Diese kulturelle Herausforderung anzunehmen, ist die eine Seite der Medaille, die andere ist die Verpflichtung für eine möglichst hohe Publikumsakzeptanz der Programme zu sorgen. Durch das Experiment „Symphonic Shades“ gelingt es Fechner mittlerweile, ein junges Publikum für seine Konzerte zu begeistern, das bislang keinen Zugang zu sinfonischer Musik hatte.

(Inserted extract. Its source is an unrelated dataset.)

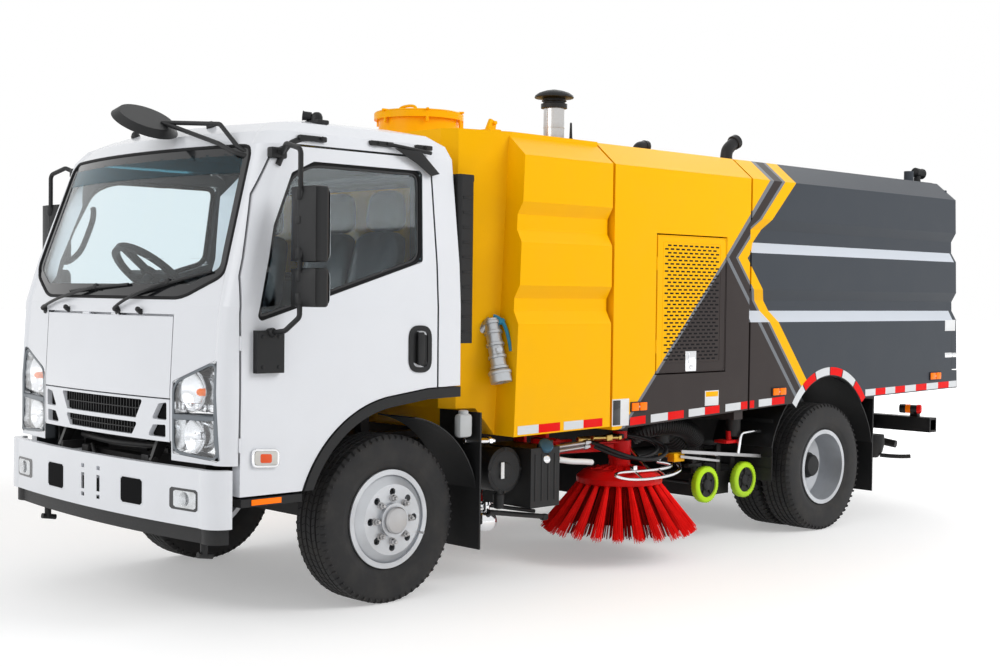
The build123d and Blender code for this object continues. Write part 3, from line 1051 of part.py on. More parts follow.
# columns: place across the wheel from its middle (disc side positive), radius
RIM_PROFILE = (
    (-97.0, 203.0), (-97.0, RIM_RADIUS), (-88.0, RIM_RADIUS), (-88.0, 212.0), (88.0, 212.0), (88.0, RIM_RADIUS),
    (97.0, RIM_RADIUS), (97.0, 203.0), (84.0, 203.0), (119.0, 162.0), (119.0, 60.0), (107.0, 60.0), (107.0, 157.0),
    (68.0, 203.0),
)


def rim(centre_x, y, facing, side):
    """Disc wheel; facing is +1 where its disc is on the side away from the truck's middle."""
    turn = facing * side
    with BuildPart() as wheel:
        with BuildSketch(Plane(origin=(centre_x, along(y), TYRE_RADIUS), x_dir=(1, 0, 0), z_dir=(0, -1, 0))):
            with BuildLine():
                Polyline([(turn * x, r) for x, r in RIM_PROFILE], close=True)
            make_face()
        revolve(axis=Axis((centre_x, along(y), TYRE_RADIUS), (1, 0, 0)))
        with BuildSketch(Plane(origin=(centre_x + turn * 95.0, along(y), TYRE_RADIUS), x_dir=(0, 1, 0),
                               z_dir=(turn, 0, 0))):
            with PolarLocations(128.0, 8):
                Circle(17.0)
        extrude(amount=40.0, mode=Mode.SUBTRACT)
    return wheel.part


def drum(x_from, x_to, y, bore):
    """Brake drum ring."""
    return join(
        rod((x_from, y, TYRE_RADIUS), (x_to, y, TYRE_RADIUS), 165.0),
        cut=[rod((x_from - 50.0, y, TYRE_RADIUS), (x_to + 50.0, y, TYRE_RADIUS), bore)])


front_x, rear_inner_x = FRONT_TRACK_HALF, REAR_OUTER_X - DUAL_SPACING
front_tyre = tyre(front_x, 0.0)
front_rim = join(
    rim(front_x, 0.0, 1, 1), drum(662.0, 735.0, 0.0, 70.0),
    rod((FRONT_HUB_FACE, 0.0, TYRE_RADIUS), (front_x + 140.0, 0.0, TYRE_RADIUS), HUB_RADIUS))
rear_tyres = join(tyre(REAR_OUTER_X, WHEELBASE), tyre(rear_inner_x, WHEELBASE))
rear_rims = join(
    rim(REAR_OUTER_X, WHEELBASE, -1, 1), rim(rear_inner_x, WHEELBASE, 1, 1), drum(575.0, 700.0, WHEELBASE, 70.0),
    rod((REAR_HUB_FACE, WHEELBASE, TYRE_RADIUS), (REAR_OUTER_X - 20.0, WHEELBASE, TYRE_RADIUS), HUB_RADIUS))
fork_top = TYRE_RADIUS + KNUCKLE_HALF_HEIGHT + CONTACT_GAP
fork_bottom = TYRE_RADIUS - KNUCKLE_HALF_HEIGHT - CONTACT_GAP
knuckle = join(
    rod((KINGPIN_X, 0.0, fork_top), (KINGPIN_X, 0.0, fork_top + 24.0), 36.0),
    rod((KINGPIN_X, 0.0, fork_bottom - 24.0), (KINGPIN_X, 0.0, fork_bottom), 36.0),
    block(KINGPIN_X, KINGPIN_X + 52.0, -36.0, 36.0, fork_top, fork_top + 24.0),
    block(KINGPIN_X, KINGPIN_X + 52.0, -36.0, 36.0, fork_bottom - 24.0, fork_bottom),
    block(KINGPIN_X + 38.0, KINGPIN_X + 52.0, -36.0, 36.0, fork_bottom - 24.0, fork_top + 24.0),
    rod((KINGPIN_X + 45.0, 0.0, TYRE_RADIUS), (FRONT_HUB_FACE - CONTACT_GAP, 0.0, TYRE_RADIUS), 44.0),
)
for side_name, place in (("left", lambda shape: shape), ("right", mirrored)):
    keep("front_tyre_" + side_name, place(front_tyre))
    keep("front_rim_" + side_name, place(front_rim))
    keep("rear_tyres_" + side_name, place(rear_tyres))
    keep("rear_rims_" + side_name, place(rear_rims))
    keep("knuckle_" + side_name, place(knuckle))

# ---------------------------------------------------------------- write
os.makedirs("parts", exist_ok=True)
for name, shape in nodes.items():
    export_step(shape, "parts/" + name + ".step")
print(len(nodes), "nodes written")
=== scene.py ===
"""Street sweeper truck: finishes, trim and running gear around the fixed frame, laid out as an add-on."""
import math

import bpy
from bpy.props import FloatProperty, FloatVectorProperty, IntProperty, PointerProperty
from mathutils import Matrix, Vector


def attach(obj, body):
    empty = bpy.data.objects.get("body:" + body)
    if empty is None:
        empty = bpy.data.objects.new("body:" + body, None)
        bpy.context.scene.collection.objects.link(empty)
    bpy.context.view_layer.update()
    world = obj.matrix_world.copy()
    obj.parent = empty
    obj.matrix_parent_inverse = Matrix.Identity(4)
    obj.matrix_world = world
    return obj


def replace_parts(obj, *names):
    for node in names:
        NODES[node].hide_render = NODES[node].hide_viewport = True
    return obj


bl_info = {
    "name": "Street Sweeper Truck",
    "version": (1, 0, 0),
    "blender": (4, 5, 0),
    "location": "3D View > Sidebar > Sweeper",
    "description": "Dresses a street sweeper truck: paint, glass, lamps, tyres, brushes and fittings",
    "category": "Object",
}

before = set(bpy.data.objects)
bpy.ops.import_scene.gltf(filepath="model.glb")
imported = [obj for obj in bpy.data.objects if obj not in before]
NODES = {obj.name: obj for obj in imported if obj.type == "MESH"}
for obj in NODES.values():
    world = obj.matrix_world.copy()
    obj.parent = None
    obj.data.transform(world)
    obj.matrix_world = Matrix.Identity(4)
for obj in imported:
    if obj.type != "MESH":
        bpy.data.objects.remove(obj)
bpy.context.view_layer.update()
FRONT_AXLE = -1.9475
HUB = 388
REAR_AXLE = 3360


# ---------------------------------------------------------------- settings a user would change
def colour_setting(name, description, default):
    return FloatVectorProperty(name=name, description=description, default=default, subtype="COLOR",
                               size=3, min=0.0, max=1.0)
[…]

Mit „Symphonic Shades“ wurden die Kompositionen des „Gurus der Computerspiel-Musik“, Chris Huelsbeck, erfolgreich aus der digitalen Ebene der Midi-Files auf ein großes sinfonisches Orchester übertragen, mit unglaublichem Erfolg. Das erste Konzert war schon wenige Stunden nach Bekanntgabe des Termins ausverkauft und vielfach saßen jugendliche Konzertneulinge im Publikum.
Mit den „Symphonic Shades“ wurde der Repertoirefächer des WDR Rundfunkorchesters um eine weitere, extrem spannende Facette erweitert: Einerseits die Musik der Computerspielegeneration, andererseits selten gespiel-te Opern, wie zum Beispiel „Russalka“ von Alexander Dargomyshi – eine Erst-einspielung, die in Kürze als CD herauskommen wird – und dazwischen das breite Spektrum der oben bereits erwähnten „Programmmusik“. Vielseitiger und flexibler geht es nicht. Das ist wohl auch der Hauptgrund für eine Einladung der chinesischen Regierung nach Peking im Juli 2009. Winfried Fechner stellt mit einiger Genugtuung fest: „Andere versuchen, sich dort für viel Geld einzukaufen, uns hat man geholt.“ Ein weiterer Schritt zum „Global Player“ ist geschafft. Mehr als 60 Jahre Pflege einer musikalischen Tradition zahlen sich jetzt aus.